The Dark Above

Jeremy Finley

He looked up from the magazine, sliding open another drawer. The Cricket phone inside was dark. It would need to be charged before he could send the texts.

Afterwards, he’d quickly destroy it. Using a ghost number, he would text his parents, brothers, and Nanna. I’m OK, he would type. Just need space.

He’d add that he loved them too. They’d all know it was definitely him, as the message was an inside, morbid joke. “The boy back from space just needs space,” William would quip to his parents when he was in a rotten mood.

When he sent the monthly texts, they were always followed by a flurry of calls and texts. Where are you? This has gone on long enough! Just call us! We’ll come get you! Don’t you know that you’re making this worse?

Nanna’s texts were less demanding. Please come home.

He’d then immediately smash the cheap phone so it couldn’t be traced. Even the sight of it brought on a familiar unease in his stomach. He slid the drawer shut and resumed scanning the article.

The piece picked up as they always did, with the same damn recap.

How the world watched him grow up, clamoring for details of how he’d been found by his grandmother, Lynn Roseworth, the wife of a US senator and vice presidential contender, who hid from her own family that at one point in her life she was a researcher of UFOs.

The paragraph broke to feature a screen grab of the now-infamous video of his grandmother meeting with extraterrestrial researchers in Illinois. Once, a few years ago, he’d gotten on YouTube to see how many views it had received. At that point, it was more than two hundred million.

The article went on to detail how his grandmother never publically discussed how she found him or what happened in the town of Argentum, only saying at a brief news conference afterwards that a great government conspiracy was hiding the truth from the public about extraterrestrial abductions.

Almost immediately, the man suspected of abducting and killing William, Dr. Steven Richards, was released and was never seen in public again. His alleged accomplice, Barbara Rush, was also freed, but refused to talk to reporters.

The world held its collective breath after the town was locked down for three months by the Department of Homeland Security. Despite the isolated and brutal conditions of the area, the network news divisions set up temporary bureaus outside. Families of missing people arrived from across the globe, holding an almost constant vigil.

When the government finally allowed the media in, the experience for the reporters was a disappointing and resounding thud. No spaceships, no alien bodies, no Roswell. Only a sad little broken-down town, with hardly any residents, who knew nothing about what had occurred. In interviews, they were mostly agitated that their streets were lined with satellite trucks and just wanted to go back to living off the grid, thank you very much. Their main complaint was that after the military occupation, the only hotel in the town had shut down when the well-liked front-desk girl skipped town.

“How she did it when the rest of us couldn’t leave is really the only mystery we’ve got,” grumbled a former occupant, who said he was forced to move in with his girlfriend and now had to clean his own room.
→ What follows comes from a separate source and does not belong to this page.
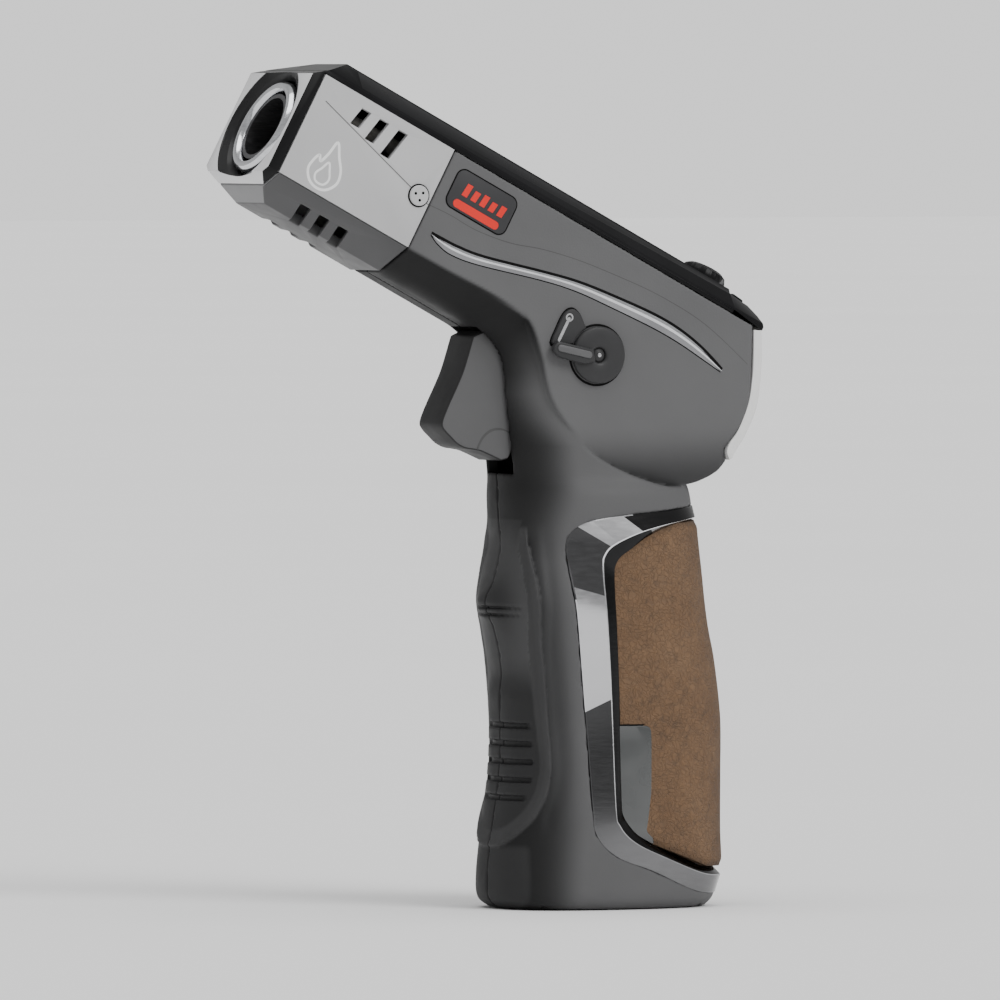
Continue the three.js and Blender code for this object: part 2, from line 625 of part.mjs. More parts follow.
function addBurner() {
  const sparkHole = solid(turnedUp(rodProfile(1.1, 0, 12), 12).translate(9, 0, 0))
  const tube = solid(turned(tubeProfile(BURNER.outer, BURNER.inner, BURNER.start, BURNER.end), 30))
  piece(barrel, 'burner_tube', surface(tube.subtract(sparkHole)), steel)

  const disc = solid(turned(rodProfile(BURNER.inner - 0.25, 15, 17), 24))
  const holes = Array.from({ length: 6 }, (_, i) => {
    const angle = (i * Math.PI) / 3
    return solid(turned(rodProfile(0.9, 14, 18), 10).translate(0, 3.3 * Math.cos(angle),
      3.3 * Math.sin(angle)))
  })
  piece(barrel, 'flame_disc', surface(cut(disc, ...holes, solid(turned(rodProfile(1.2, 14, 18), 10)))), brass)

  const m = MIXER
  const profile = [
    [m.inner, m.start], [6.4, m.start], [6.4, m.start + 2], [m.outer, m.start + 3],
    [m.outer, m.end - GAP], [m.inner, m.end - GAP],
  ]
  const airHole = solid(box([31.5, -8, -1], [34.5, 8, 1]))
  piece(barrel, 'mixing_tube', surface(solid(turned(profile, 24)).subtract(airHole)), brass)
  const j = JET
  const jet = [
    [0, j.start + 1], [0.4, j.start], [j.outer, j.start], [j.outer, j.shoulder], [j.holder, j.shoulder],
    [j.holder, j.end], [0, j.end],
  ]
  piece(barrel, 'jet_nozzle', turned(jet, 18), brass)

  const bracket = solid(box([29.6, -10.6, -8.2], [31.1, 10.6, 6.4]))
  piece(barrel, 'burner_bracket', surface(bracket.subtract(solid(turned(rodProfile(m.outer + 0.3, 20, 40),
    20)))), steel)
}

function addSpark() {
  const s = SPARK
  const insulator = turned(rodProfile(1.5, s.start, s.end), 14).translate(0, 0, s.h)
  const core = solid(turned(rodProfile(0.7, s.start - 1, s.end + 1), 12).translate(0, 0, s.h))
  piece(barrel, 'electrode_insulator', surface(solid(insulator).subtract(core)), ceramic)
  const rod = solid(turned(rodProfile(0.45, s.tip - 0.45, s.end + 2), 10).translate(0, 0, s.h))
  const tip = solid(turnedUp(rodProfile(0.45, 3.4, s.h), 10).translate(s.tip, 0, 0))
  piece(barrel, 'spark_electrode', surface(join(rod, tip)), steel)
}

function addGasTube() {
  const [jetX, jetZ] = barrelPoint(JET.end + GAP, 0)
  const [midX, midZ] = barrelPoint(JET.end + 5, 0)
  const route = [
    [VALVE.x, VALVE.radius + GAP + 0.2, 67], [VALVE.x, VALVE.radius + 2.4, 68], [VALVE.x, 6.6, 76],
    [VALVE.x, 6.8, 86],
    [-10, 6.8, 96], [-17, 5.6, 108], [midX, 1.6, midZ], [jetX, 0, jetZ],
  ]
  piece(torch, 'gas_tube', wire(route, 0.9, 34, 4), rubber)
}

function addIgnitionLead() {
  const [startX, startZ] = barrelPoint(SPARK.end + 2 + GAP, SPARK.h)
  const [aX, aZ] = barrelPoint(44, SPARK.h - 0.6)
  const [bX, bZ] = barrelPoint(62, 3)
  const [cX, cZ] = barrelPoint(82, -5)
  const [backX, backZ] = barrelPoint(PIEZO.end + 3, PIEZO.h + 3)
  const [endX, endZ] = barrelPoint(PIEZO.end + GAP + 0.2, PIEZO.h)
  const route = [
    [startX, 0, startZ], [aX, -2, aZ], [bX, -4, bZ], [cX, -4.5, cZ], [backX, -0.6, backZ], [endX, 0, endZ],
  ]
  piece(torch, 'ignition_lead', wire(route, 0.7, 40, 4), wireRed)
}

// ---- trigger train ------------------------------------------------------------------------

function addTriggerTrain() {
  piece(torch, 'trigger', sideSlab(shapeOf(TRIGGER_OUTLINE), -TRIGGER.half, TRIGGER.half, 0.5), blackPlastic)

  const p = PIEZO
  const casing = box([p.start, -p.half, p.h - p.half], [p.end, p.half, p.h + p.half])
  const guide = box([p.start - 1, -2.9, p.h - 2.9], [p.end - 3, 2.9, p.h + 2.9])
  piece(barrel, 'piezo_casing', surface(solid(casing).subtract(solid(guide))), blackPlastic)
  const rod = [[0, p.plungerStart], [3.6, p.plungerStart], [3.6, p.plungerStart + 1],
    [2.2, p.plungerStart + 1],
    [2.2, p.start + 4], [0, p.start + 4]]
  piece(barrel, 'piezo_plunger', turned(rod, 20).translate(0, 0, p.h), whitePlastic)
}

function addTriggerSpring() {
  const { radius, wire: thick, turns } = TRIGGER_SPRING
  const coil = spring(radius, thick, PIEZO.plungerStart + 1 + GAP, PIEZO.start - GAP, turns)
  piece(barrel, 'trigger_spring', coil.rotateY(Math.PI / 2).translate(0, 0, PIEZO.h), steel)
}

// Bell crank beside the trigger: its long arm is pushed back, and its tab lifts the valve stem.
function addGasLever() {
  const l = LEVER
  const outline = [
    [l.x - 9.6, l.z + 9.6], [l.x - 7.8, l.z + 10.6], [l.x + 1.8, l.z + 1.6], [l.x + 1.2, l.z - 1.8],
    [l.x - 1.6, l.z - 2.4], [l.x - 7.4, l.tabLow], [l.x - 7.6, l.tabLow + 1], [l.x - 3.2, l.z + 1],
  ]
  const plate = solid(sideSlab(shapeOf(outline), -l.y - l.thick, -l.y))
  const tab = solid(box([l.x - 6.8, -l.y - l.thick, l.tabLow], [VALVE.x + 1.6, -1.5, l.tabLow + 0.8]))
  const hole = across(1.1, -12, 0, l.x, l.z)
  piece(torch, 'gas_lever', surface(cut(join(plate, tab), hole)), steel)
  const pin = turnedAcross(rodProfile(0.9, -l.y - l.thick - 0.9, -l.y + 0.9), 14)
  piece(torch, 'lever_pin', pin.translate(l.x, 0, l.z), steel)
}

// ---- fuel ---------------------------------------------------------------------------------

function tankSection(inset) {
  const t = TANK
  const corner = 4
  const [l, r, w] = [t.front + inset, t.back - inset, t.half - inset]
  return [
    [l + corner, -w], [r - corner, -w], [r, -w + corner], [r, w - corner], [r - corner, w], [l + corner, w],
    [l, w - corner], [l, -w + corner],
  ]
}

function upright(points, low, high) {
  return new THREE.ExtrudeGeometry(shapeOf(points), { depth: high - low, bevelEnabled: false }).translate(0,
    0, low)
}

function addTank() {
  const t = TANK
  const wall = 1.4
  const cap = 2.4
  const outer = solid(upright(tankSection(0), t.low, t.high - cap - GAP))
  const inner = solid(upright(tankSection(wall), t.low + wall, t.high))
  const port = solid(turnedUp(rodProfile(REFILL.radius + 0.3, 0, 20), 20).translate(REFILL.x, 0, 0))
  piece(torch, 'fuel_tank', surface(cut(outer, inner, port)), tankClear)

  const lid = solid(upright(tankSection(0), t.high - cap, t.high))
  const seat = solid(turnedUp(rodProfile(1.6, 40, 70), 14).translate(VALVE.x, 0, 0))
  piece(torch, 'tank_cap', surface(lid.subtract(seat)), tankClear)
  const wick = turnedUp(rodProfile(1.3, t.low + 8, t.high - 0.4), 12)
  piece(torch, 'fuel_wick', wick.translate(VALVE.x, 0, 0), felt)
}

function addOutletValve() {
  const v = VALVE
  const bore = solid(turnedUp(rodProfile(1.5, v.low + 3, v.high + 2), 14))
  const body = solid(turnedUp([[0, v.low], [v.radius + 1, v.low], [v.radius + 1, v.low + 1.6],
    [v.radius, v.low + 1.6],
    [v.radius, v.high], [0, v.high]], 20))
  piece(torch, 'outlet_valve', surface(body.subtract(bore).translate([v.x, 0, 0])), brass)
  const collar = LEVER.tabLow + 0.8 + GAP
  const stem = [[0, v.low + 4.5], [1.1, v.low + 4.5], [1.1, collar], [2.2, collar], [2.2, collar + 0.8],
    [0, collar + 0.8]]
  piece(torch, 'valve_stem', turnedUp(stem, 16).translate(v.x, 0, 0), brass)
  const seal = turnedUp(tubeProfile(2.3, 1.3, v.high + 0.3, v.high + 0.9), 18)
  piece(torch, 'valve_seal', seal.translate(v.x, 0, 0), rubber)
}

function addRefillValve() {
  const r = REFILL_BODY
  const bore = solid(turnedUp(rodProfile(r.stem + 0.6, -1, r.top - 1), 14))
  const body = solid(turnedUp(rodProfile(REFILL.radius, r.bottom, r.top), 20))
  piece(torch, 'refill_valve', surface(body.subtract(bore).translate([REFILL.x, 0, 0])), brass)
  const stem = [[0, 0.5], [r.stem, 0.5], [r.stem, 5], [r.stem + 0.3, 5], [r.stem + 0.3, 6], [0, 6]]
  piece(torch, 'refill_stem', turnedUp(stem, 14).translate(REFILL.x, 0, 0), brass)
  const coil = spring(0.95, 0.22, 6 + GAP, r.top - 1 - GAP, 6)
  piece(torch, 'refill_spring', coil.translate(REFILL.x, 0, 0), steel)
}

function addBaseCover() {
  const section = [0, 2.4].map((z) => superellipse(-18, 20, 13.2, z, GRIP_SIDES))
  const shell = solid(box([-14.6, -10.6, -1], [16.6, 10.6, 3]))
  const plate = solid(loft(section)).intersect(shell)
  const hole = solid(turnedUp(rodProfile(REFILL.radius + 1, -1, 4), 24).translate(REFILL.x, 0, 0))
  const screwSeat = turnedUp([[0, -1], [2, -1], [2, 1.4], [1.1, 1.4], [1.1, 4], [0, 4]], 14)
  const seat = solid(screwSeat.translate(BASE_SCREW.x, 0, 0))
  piece(torch, 'base_cover', surface(cut(plate, hole, seat)), blackPlastic)
}

// ---- lock dial, flame knob and screws -----------------------------------------------------

function addLockDial() {
  const d = DIAL
  const disc = solid(turnedAcross(rodProfile(d.radius, -d.face, -d.back), 32).translate(d.x, 0, d.z))
  const arm = [[0, 2], [-8.4, 2.2], [-9.6, 1.4], [-9.6, 0], [-8.6, -0.9], [0, -1.8]]
  const lever = solid(sideSlab(shapeOf(arm.map(([x, z]) => [d.x + x, d.z + z])), -d.face - 0.9, -d.back))
  const hole = solid(turnedAcross(rodProfile(1.35, -30, 0), 16).translate(d.x, 0, d.z))
  piece(torch, 'lock_dial', surface(join(disc, lever).subtract(hole)), blackPlastic)
  const pin = turnedAcross(rodProfile(1.25, -d.face + 0.3, -7), 16)
  piece(torch, 'lock_pin', pin.translate(d.x, 0, d.z), steel)
}

function addFlameKnob() {
  const k = KNOB
  const teeth = 18
  const outline = Array.from({ length: teeth * 2 }, (_, i) => {
    const angle = (i / (teeth * 2)) * 2 * Math.PI
    const radius = k.radius - (i % 2) * 0.35
    return [radius * Math.cos(angle), radius * Math.sin(angle)]
  })
  const cap = solid(upright(outline, k.low, k.high))
  const shaft = solid(turnedUp(rodProfile(1.6, 4, k.low + 1), 16))
  piece(barrel, 'flame_knob', surface(join(cap, shaft).translate([k.u, 0, 0])), blackPlastic)
  const foot = RAIL_STEP.high + GAP
  const stop = [[96.4, foot], [96.4, foot + 1], [97, foot + 1.3], [98.6, foot + 0.9], [98.8, foot]]
  piece(barrel, 'knob_stop', sideSlab(shapeOf(stop), -4.5, 4.5, 0.25), glossBlack)
}

function addScrews() {
  for (const { name, x, z } of BOSSES) {
    const profile = [[0, -8], [0.9, -8], [0.9, 10.3], [1.8, 10.3], [1.5, 11.1], [0, 11.1]]
    piece(torch, name, turnedAcross(profile, 14).translate(x, 0, z), steel)
  }
  const profile = [[0, 0.3], [1.7, 0.3], [1.7, 1.1], [0.9, 1.1], [0.9, 6], [0, 6]]
  piece(torch, 'base_screw', turnedUp(profile, 14).translate(BASE_SCREW.x, 0, 0), steel)
}

addShells()
addSideCovers()
addRearTrim()
addTopCover()
addHeatPanels()
addShroud()
addNose()
addBurner()
addSpark()
addGasTube()
addIgnitionLead()
addTriggerTrain()
addTriggerSpring()
addGasLever()
addTank()
addOutletValve()
addRefillValve()
addBaseCover()
addLockDial()
addFlameKnob()
addScrews()

export default torch
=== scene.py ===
"""Looks of the handheld butane torch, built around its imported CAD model."""
import itertools
import json
import math
from types import SimpleNamespace

import bmesh
import bpy
import numpy as np
from mathutils import Matrix, Vector


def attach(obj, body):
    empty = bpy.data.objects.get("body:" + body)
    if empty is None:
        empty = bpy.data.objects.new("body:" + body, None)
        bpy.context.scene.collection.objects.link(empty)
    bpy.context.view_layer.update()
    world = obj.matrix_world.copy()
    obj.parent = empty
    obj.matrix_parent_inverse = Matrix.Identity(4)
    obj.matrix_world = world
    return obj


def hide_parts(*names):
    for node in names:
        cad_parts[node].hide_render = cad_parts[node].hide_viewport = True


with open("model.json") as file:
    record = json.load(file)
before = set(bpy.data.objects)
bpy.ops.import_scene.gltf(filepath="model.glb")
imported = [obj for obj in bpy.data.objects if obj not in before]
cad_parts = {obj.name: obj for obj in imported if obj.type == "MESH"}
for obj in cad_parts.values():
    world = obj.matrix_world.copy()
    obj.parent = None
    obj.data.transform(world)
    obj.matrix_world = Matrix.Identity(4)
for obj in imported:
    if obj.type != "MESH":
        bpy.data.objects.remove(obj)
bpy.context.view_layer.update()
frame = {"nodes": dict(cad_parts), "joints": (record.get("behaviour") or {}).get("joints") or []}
MM = 0.001

# ---- places taken from the frame ---------------------------------------------------------------

JOINTS = {joint["name"]: joint for joint in frame["joints"]}
BACK = Vector(JOINTS["trigger_slide"]["axis"]).normalized()  # backwards along the barrel
RISE = Vector((-BACK.z, 0, BACK.x))  # square to the barrel, upwards
KNOB_AT = Vector(JOINTS["flame_knob_turn"]["pos_m"]) / MM
DIAL_AT = Vector(JOINTS["lock_dial_turn"]["pos_m"]) / MM
KNOB_U = 91.6
MUZZLE = KNOB_AT - BACK * KNOB_U  # centre of the muzzle ring, millimetres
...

The government encouraged everyone in the town to do interviews, including the staff at the hospital, who claimed William was simply never there. Despite rumors that other abducted people were brought to the town, the doctors explained they were basically a small research clinic for people with amnesia and had very few patients, given the dwindling population of the town. They preferred the isolated location because the quiet and calm was soothing to their troubled clients. They’d considered shutting down for years after their prime source of income, a private donor whose wife had suffered from amnesia, had died.

“Perhaps,” the lead doctor had told reporters, “Mrs. Roseworth is deeply troubled.”

The article explained how that quote was prominently featured in the ad campaign for the eventual movie that followed. Next to the paragraph was the poster for the film adaptation of the international bestseller, The Senator’s Wife, showing a beautiful British actress in her mid-sixties—who’d mastered a southern accent enough to land her an Oscar nomination—standing in the snow, thrusting out a pistol and holding tight to a red-haired boy while a looming shadow of a massive alien fell upon her.

In quotes at the bottom of the dramatic scene were the words, “Perhaps Mrs. Roseworth is deeply troubled.”

The official government report was equally as damning. It prominently listed the cost of the occupation of Argentum as more than $10 million, resulting in no proof of any extraterrestrial life or abductions. It also cited repeatedly that neither Lynn Roseworth nor her companions, Roxy Garth and Don Rush, would agree to interviews with government investigators.

When reporters confirmed that Don had, in fact, been reported missing decades ago, and that the trail led to his sister, Barbara, who had already been revealed to be a UFO researcher, the condemnation by lawmakers had been swift and merciless.